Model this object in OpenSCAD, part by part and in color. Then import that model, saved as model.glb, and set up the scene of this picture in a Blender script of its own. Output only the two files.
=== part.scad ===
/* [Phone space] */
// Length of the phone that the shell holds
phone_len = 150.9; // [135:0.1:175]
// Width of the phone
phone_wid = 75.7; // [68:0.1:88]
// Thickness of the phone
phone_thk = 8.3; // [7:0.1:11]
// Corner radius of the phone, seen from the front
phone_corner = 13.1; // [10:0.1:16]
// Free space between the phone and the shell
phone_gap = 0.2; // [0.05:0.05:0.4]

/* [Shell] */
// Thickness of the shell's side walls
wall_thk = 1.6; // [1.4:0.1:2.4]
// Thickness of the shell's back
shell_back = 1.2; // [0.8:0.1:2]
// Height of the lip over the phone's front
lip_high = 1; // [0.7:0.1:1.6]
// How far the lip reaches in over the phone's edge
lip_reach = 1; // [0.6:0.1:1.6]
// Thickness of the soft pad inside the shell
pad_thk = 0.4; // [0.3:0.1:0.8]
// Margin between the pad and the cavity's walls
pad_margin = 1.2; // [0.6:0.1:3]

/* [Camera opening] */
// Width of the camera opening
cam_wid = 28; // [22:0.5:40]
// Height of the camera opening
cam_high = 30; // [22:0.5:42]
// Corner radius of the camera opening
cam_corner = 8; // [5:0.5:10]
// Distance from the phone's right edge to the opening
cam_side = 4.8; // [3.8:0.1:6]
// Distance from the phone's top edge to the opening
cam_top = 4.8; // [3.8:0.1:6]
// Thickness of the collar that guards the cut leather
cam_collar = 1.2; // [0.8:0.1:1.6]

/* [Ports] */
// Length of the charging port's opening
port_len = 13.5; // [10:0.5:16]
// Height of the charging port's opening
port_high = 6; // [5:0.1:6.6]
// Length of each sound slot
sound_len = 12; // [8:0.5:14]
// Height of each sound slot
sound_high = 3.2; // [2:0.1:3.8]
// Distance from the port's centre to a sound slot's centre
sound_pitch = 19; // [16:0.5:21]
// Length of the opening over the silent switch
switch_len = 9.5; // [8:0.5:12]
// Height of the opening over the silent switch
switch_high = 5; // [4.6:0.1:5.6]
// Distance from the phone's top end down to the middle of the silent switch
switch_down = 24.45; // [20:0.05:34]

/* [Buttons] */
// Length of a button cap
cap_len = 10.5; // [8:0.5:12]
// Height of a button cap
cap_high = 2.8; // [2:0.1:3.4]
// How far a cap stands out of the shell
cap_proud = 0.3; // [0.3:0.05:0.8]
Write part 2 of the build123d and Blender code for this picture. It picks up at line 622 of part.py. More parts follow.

::::::

### What to produce
Return exactly the lines from the beginning of the data above through the one containing "cam_collar = 1.2; // [0.8:0.1:1.6]", please. Include both end lines and add nothing else.

### Correct output
Model this object in OpenSCAD, part by part and in color. Then import that model, saved as model.glb, and set up the scene of this picture in a Blender script of its own. Output only the two files.
=== part.scad ===
/* [Phone space] */
// Length of the phone that the shell holds
phone_len = 150.9; // [135:0.1:175]
// Width of the phone
phone_wid = 75.7; // [68:0.1:88]
// Thickness of the phone
phone_thk = 8.3; // [7:0.1:11]
// Corner radius of the phone, seen from the front
phone_corner = 13.1; // [10:0.1:16]
// Free space between the phone and the shell
phone_gap = 0.2; // [0.05:0.05:0.4]

/* [Shell] */
// Thickness of the shell's side walls
wall_thk = 1.6; // [1.4:0.1:2.4]
// Thickness of the shell's back
shell_back = 1.2; // [0.8:0.1:2]
// Height of the lip over the phone's front
lip_high = 1; // [0.7:0.1:1.6]
// How far the lip reaches in over the phone's edge
lip_reach = 1; // [0.6:0.1:1.6]
// Thickness of the soft pad inside the shell
pad_thk = 0.4; // [0.3:0.1:0.8]
// Margin between the pad and the cavity's walls
pad_margin = 1.2; // [0.6:0.1:3]

/* [Camera opening] */
// Width of the camera opening
cam_wid = 28; // [22:0.5:40]
// Height of the camera opening
cam_high = 30; // [22:0.5:42]
// Corner radius of the camera opening
cam_corner = 8; // [5:0.5:10]
// Distance from the phone's right edge to the opening
cam_side = 4.8; // [3.8:0.1:6]
// Distance from the phone's top edge to the opening
cam_top = 4.8; // [3.8:0.1:6]
// Thickness of the collar that guards the cut leather
cam_collar = 1.2; // [0.8:0.1:1.6]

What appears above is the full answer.